- [EXERCISE TASK] Present the following data again exactly as it is shown.

- [STORED DATA]
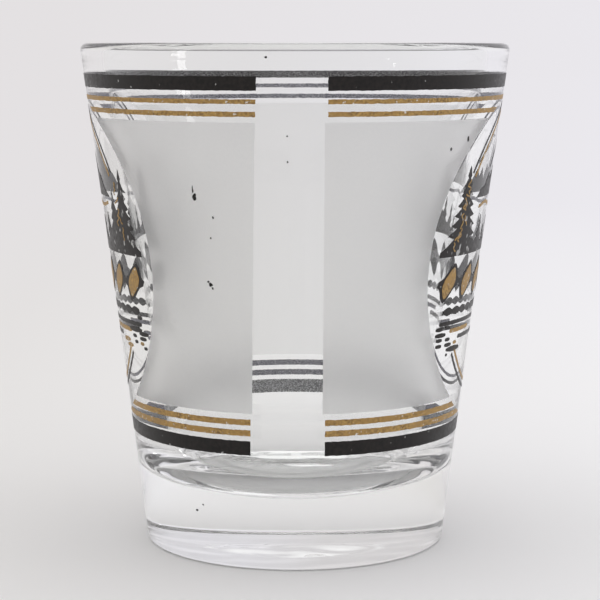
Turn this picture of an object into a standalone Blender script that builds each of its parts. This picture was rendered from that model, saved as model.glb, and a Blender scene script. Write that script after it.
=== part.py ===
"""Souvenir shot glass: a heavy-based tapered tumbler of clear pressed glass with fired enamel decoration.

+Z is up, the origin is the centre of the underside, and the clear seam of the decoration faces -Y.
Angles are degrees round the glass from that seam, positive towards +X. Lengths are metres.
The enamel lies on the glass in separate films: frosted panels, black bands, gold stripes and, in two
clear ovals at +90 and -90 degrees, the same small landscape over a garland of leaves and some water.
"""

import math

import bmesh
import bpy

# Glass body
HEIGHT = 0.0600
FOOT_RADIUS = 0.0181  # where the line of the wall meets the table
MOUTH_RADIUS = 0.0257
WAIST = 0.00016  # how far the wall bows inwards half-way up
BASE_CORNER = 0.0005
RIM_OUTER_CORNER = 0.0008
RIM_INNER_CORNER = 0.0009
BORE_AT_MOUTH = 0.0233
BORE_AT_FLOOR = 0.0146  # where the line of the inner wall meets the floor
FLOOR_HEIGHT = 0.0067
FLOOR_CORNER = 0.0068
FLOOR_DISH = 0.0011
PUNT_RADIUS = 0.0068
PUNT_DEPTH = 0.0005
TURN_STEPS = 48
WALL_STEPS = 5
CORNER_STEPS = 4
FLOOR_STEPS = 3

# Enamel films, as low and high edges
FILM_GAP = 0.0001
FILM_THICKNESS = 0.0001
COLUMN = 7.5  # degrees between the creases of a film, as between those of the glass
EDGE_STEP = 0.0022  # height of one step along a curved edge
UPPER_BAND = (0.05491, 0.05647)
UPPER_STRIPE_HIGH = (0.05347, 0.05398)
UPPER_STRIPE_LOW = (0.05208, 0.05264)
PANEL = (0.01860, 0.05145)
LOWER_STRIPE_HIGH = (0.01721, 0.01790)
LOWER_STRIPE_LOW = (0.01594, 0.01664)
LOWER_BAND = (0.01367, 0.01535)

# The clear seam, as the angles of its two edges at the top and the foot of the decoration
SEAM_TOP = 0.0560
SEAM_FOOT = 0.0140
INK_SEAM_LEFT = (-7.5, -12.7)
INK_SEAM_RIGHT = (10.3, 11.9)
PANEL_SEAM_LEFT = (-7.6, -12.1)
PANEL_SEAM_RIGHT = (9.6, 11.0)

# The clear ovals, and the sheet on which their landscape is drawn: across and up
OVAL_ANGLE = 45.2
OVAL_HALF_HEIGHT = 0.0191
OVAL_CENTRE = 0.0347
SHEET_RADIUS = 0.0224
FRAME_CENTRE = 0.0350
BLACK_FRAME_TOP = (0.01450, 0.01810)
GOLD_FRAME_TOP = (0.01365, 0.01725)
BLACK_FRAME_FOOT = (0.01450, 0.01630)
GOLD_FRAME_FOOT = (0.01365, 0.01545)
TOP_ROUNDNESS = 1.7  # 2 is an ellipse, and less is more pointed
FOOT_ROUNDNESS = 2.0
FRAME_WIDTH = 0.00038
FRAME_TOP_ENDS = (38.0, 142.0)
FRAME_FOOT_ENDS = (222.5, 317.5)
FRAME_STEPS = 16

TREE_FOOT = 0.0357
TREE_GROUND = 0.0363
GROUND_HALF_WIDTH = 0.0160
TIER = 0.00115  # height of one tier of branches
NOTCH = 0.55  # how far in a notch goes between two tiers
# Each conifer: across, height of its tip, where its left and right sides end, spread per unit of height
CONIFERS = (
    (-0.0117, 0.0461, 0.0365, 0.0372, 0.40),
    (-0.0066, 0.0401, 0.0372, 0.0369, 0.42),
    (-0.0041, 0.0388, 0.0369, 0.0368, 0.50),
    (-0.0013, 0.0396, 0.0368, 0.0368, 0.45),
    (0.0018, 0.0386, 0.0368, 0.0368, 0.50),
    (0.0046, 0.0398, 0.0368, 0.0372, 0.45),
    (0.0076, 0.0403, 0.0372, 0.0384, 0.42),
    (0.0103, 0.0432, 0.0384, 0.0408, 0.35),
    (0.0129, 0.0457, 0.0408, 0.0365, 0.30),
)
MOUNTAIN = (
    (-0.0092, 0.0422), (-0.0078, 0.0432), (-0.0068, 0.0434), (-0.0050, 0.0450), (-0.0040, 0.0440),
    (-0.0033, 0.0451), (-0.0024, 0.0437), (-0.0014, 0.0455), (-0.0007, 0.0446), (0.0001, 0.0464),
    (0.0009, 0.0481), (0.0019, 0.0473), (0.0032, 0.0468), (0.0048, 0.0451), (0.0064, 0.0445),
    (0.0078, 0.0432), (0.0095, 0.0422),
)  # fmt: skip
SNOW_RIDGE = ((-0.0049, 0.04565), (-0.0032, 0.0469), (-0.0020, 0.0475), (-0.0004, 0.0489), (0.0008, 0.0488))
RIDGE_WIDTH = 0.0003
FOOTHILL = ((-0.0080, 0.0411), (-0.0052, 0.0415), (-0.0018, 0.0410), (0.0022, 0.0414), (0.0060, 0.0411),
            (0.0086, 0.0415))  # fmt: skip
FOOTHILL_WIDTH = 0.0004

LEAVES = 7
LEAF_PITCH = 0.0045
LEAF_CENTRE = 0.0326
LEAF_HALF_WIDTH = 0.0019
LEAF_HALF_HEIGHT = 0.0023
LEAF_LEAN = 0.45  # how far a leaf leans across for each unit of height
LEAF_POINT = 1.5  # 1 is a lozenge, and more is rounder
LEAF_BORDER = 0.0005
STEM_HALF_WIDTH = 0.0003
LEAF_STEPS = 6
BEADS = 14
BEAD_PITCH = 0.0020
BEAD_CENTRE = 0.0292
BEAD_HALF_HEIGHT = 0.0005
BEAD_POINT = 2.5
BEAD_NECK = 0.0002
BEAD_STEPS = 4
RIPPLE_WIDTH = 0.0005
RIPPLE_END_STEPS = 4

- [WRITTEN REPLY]
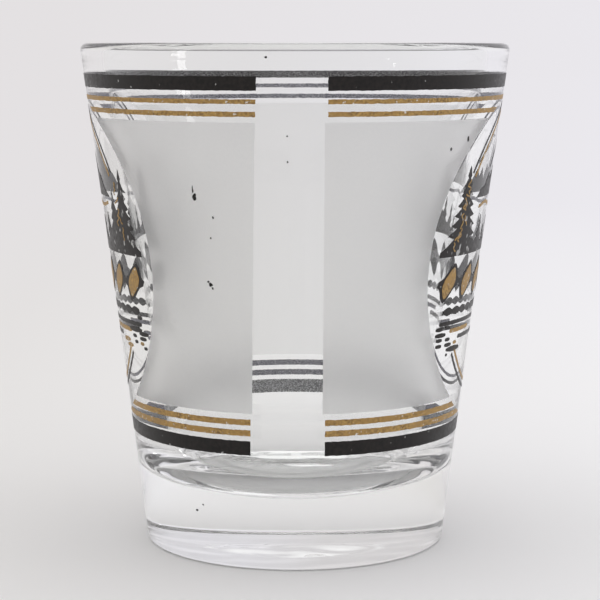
Turn this picture of an object into a standalone Blender script that builds each of its parts. This picture was rendered from that model, saved as model.glb, and a Blender scene script. Write that script after it.
=== part.py ===
"""Souvenir shot glass: a heavy-based tapered tumbler of clear pressed glass with fired enamel decoration.

+Z is up, the origin is the centre of the underside, and the clear seam of the decoration faces -Y.
Angles are degrees round the glass from that seam, positive towards +X. Lengths are metres.
The enamel lies on the glass in separate films: frosted panels, black bands, gold stripes and, in two
clear ovals at +90 and -90 degrees, the same small landscape over a garland of leaves and some water.
"""

import math

import bmesh
import bpy

# Glass body
HEIGHT = 0.0600
FOOT_RADIUS = 0.0181  # where the line of the wall meets the table
MOUTH_RADIUS = 0.0257
WAIST = 0.00016  # how far the wall bows inwards half-way up
BASE_CORNER = 0.0005
RIM_OUTER_CORNER = 0.0008
RIM_INNER_CORNER = 0.0009
BORE_AT_MOUTH = 0.0233
BORE_AT_FLOOR = 0.0146  # where the line of the inner wall meets the floor
FLOOR_HEIGHT = 0.0067
FLOOR_CORNER = 0.0068
FLOOR_DISH = 0.0011
PUNT_RADIUS = 0.0068
PUNT_DEPTH = 0.0005
TURN_STEPS = 48
WALL_STEPS = 5
CORNER_STEPS = 4
FLOOR_STEPS = 3

# Enamel films, as low and high edges
FILM_GAP = 0.0001
FILM_THICKNESS = 0.0001
COLUMN = 7.5  # degrees between the creases of a film, as between those of the glass
EDGE_STEP = 0.0022  # height of one step along a curved edge
UPPER_BAND = (0.05491, 0.05647)
UPPER_STRIPE_HIGH = (0.05347, 0.05398)
UPPER_STRIPE_LOW = (0.05208, 0.05264)
PANEL = (0.01860, 0.05145)
LOWER_STRIPE_HIGH = (0.01721, 0.01790)
LOWER_STRIPE_LOW = (0.01594, 0.01664)
LOWER_BAND = (0.01367, 0.01535)

# The clear seam, as the angles of its two edges at the top and the foot of the decoration
SEAM_TOP = 0.0560
SEAM_FOOT = 0.0140
INK_SEAM_LEFT = (-7.5, -12.7)
INK_SEAM_RIGHT = (10.3, 11.9)
PANEL_SEAM_LEFT = (-7.6, -12.1)
PANEL_SEAM_RIGHT = (9.6, 11.0)

# The clear ovals, and the sheet on which their landscape is drawn: across and up
OVAL_ANGLE = 45.2
OVAL_HALF_HEIGHT = 0.0191
OVAL_CENTRE = 0.0347
SHEET_RADIUS = 0.0224
FRAME_CENTRE = 0.0350
BLACK_FRAME_TOP = (0.01450, 0.01810)
GOLD_FRAME_TOP = (0.01365, 0.01725)
BLACK_FRAME_FOOT = (0.01450, 0.01630)
GOLD_FRAME_FOOT = (0.01365, 0.01545)
TOP_ROUNDNESS = 1.7  # 2 is an ellipse, and less is more pointed
FOOT_ROUNDNESS = 2.0
FRAME_WIDTH = 0.00038
FRAME_TOP_ENDS = (38.0, 142.0)
FRAME_FOOT_ENDS = (222.5, 317.5)
FRAME_STEPS = 16

TREE_FOOT = 0.0357
TREE_GROUND = 0.0363
GROUND_HALF_WIDTH = 0.0160
TIER = 0.00115  # height of one tier of branches
NOTCH = 0.55  # how far in a notch goes between two tiers
# Each conifer: across, height of its tip, where its left and right sides end, spread per unit of height
CONIFERS = (
    (-0.0117, 0.0461, 0.0365, 0.0372, 0.40),
    (-0.0066, 0.0401, 0.0372, 0.0369, 0.42),
    (-0.0041, 0.0388, 0.0369, 0.0368, 0.50),
    (-0.0013, 0.0396, 0.0368, 0.0368, 0.45),
    (0.0018, 0.0386, 0.0368, 0.0368, 0.50),
    (0.0046, 0.0398, 0.0368, 0.0372, 0.45),
    (0.0076, 0.0403, 0.0372, 0.0384, 0.42),
    (0.0103, 0.0432, 0.0384, 0.0408, 0.35),
    (0.0129, 0.0457, 0.0408, 0.0365, 0.30),
)
MOUNTAIN = (
    (-0.0092, 0.0422), (-0.0078, 0.0432), (-0.0068, 0.0434), (-0.0050, 0.0450), (-0.0040, 0.0440),
    (-0.0033, 0.0451), (-0.0024, 0.0437), (-0.0014, 0.0455), (-0.0007, 0.0446), (0.0001, 0.0464),
    (0.0009, 0.0481), (0.0019, 0.0473), (0.0032, 0.0468), (0.0048, 0.0451), (0.0064, 0.0445),
    (0.0078, 0.0432), (0.0095, 0.0422),
)  # fmt: skip
SNOW_RIDGE = ((-0.0049, 0.04565), (-0.0032, 0.0469), (-0.0020, 0.0475), (-0.0004, 0.0489), (0.0008, 0.0488))
RIDGE_WIDTH = 0.0003
FOOTHILL = ((-0.0080, 0.0411), (-0.0052, 0.0415), (-0.0018, 0.0410), (0.0022, 0.0414), (0.0060, 0.0411),
            (0.0086, 0.0415))  # fmt: skip
FOOTHILL_WIDTH = 0.0004

LEAVES = 7
LEAF_PITCH = 0.0045
LEAF_CENTRE = 0.0326
LEAF_HALF_WIDTH = 0.0019
LEAF_HALF_HEIGHT = 0.0023
LEAF_LEAN = 0.45  # how far a leaf leans across for each unit of height
LEAF_POINT = 1.5  # 1 is a lozenge, and more is rounder
LEAF_BORDER = 0.0005
STEM_HALF_WIDTH = 0.0003
LEAF_STEPS = 6
BEADS = 14
BEAD_PITCH = 0.0020
BEAD_CENTRE = 0.0292
BEAD_HALF_HEIGHT = 0.0005
BEAD_POINT = 2.5
BEAD_NECK = 0.0002
BEAD_STEPS = 4
RIPPLE_WIDTH = 0.0005
RIPPLE_END_STEPS = 4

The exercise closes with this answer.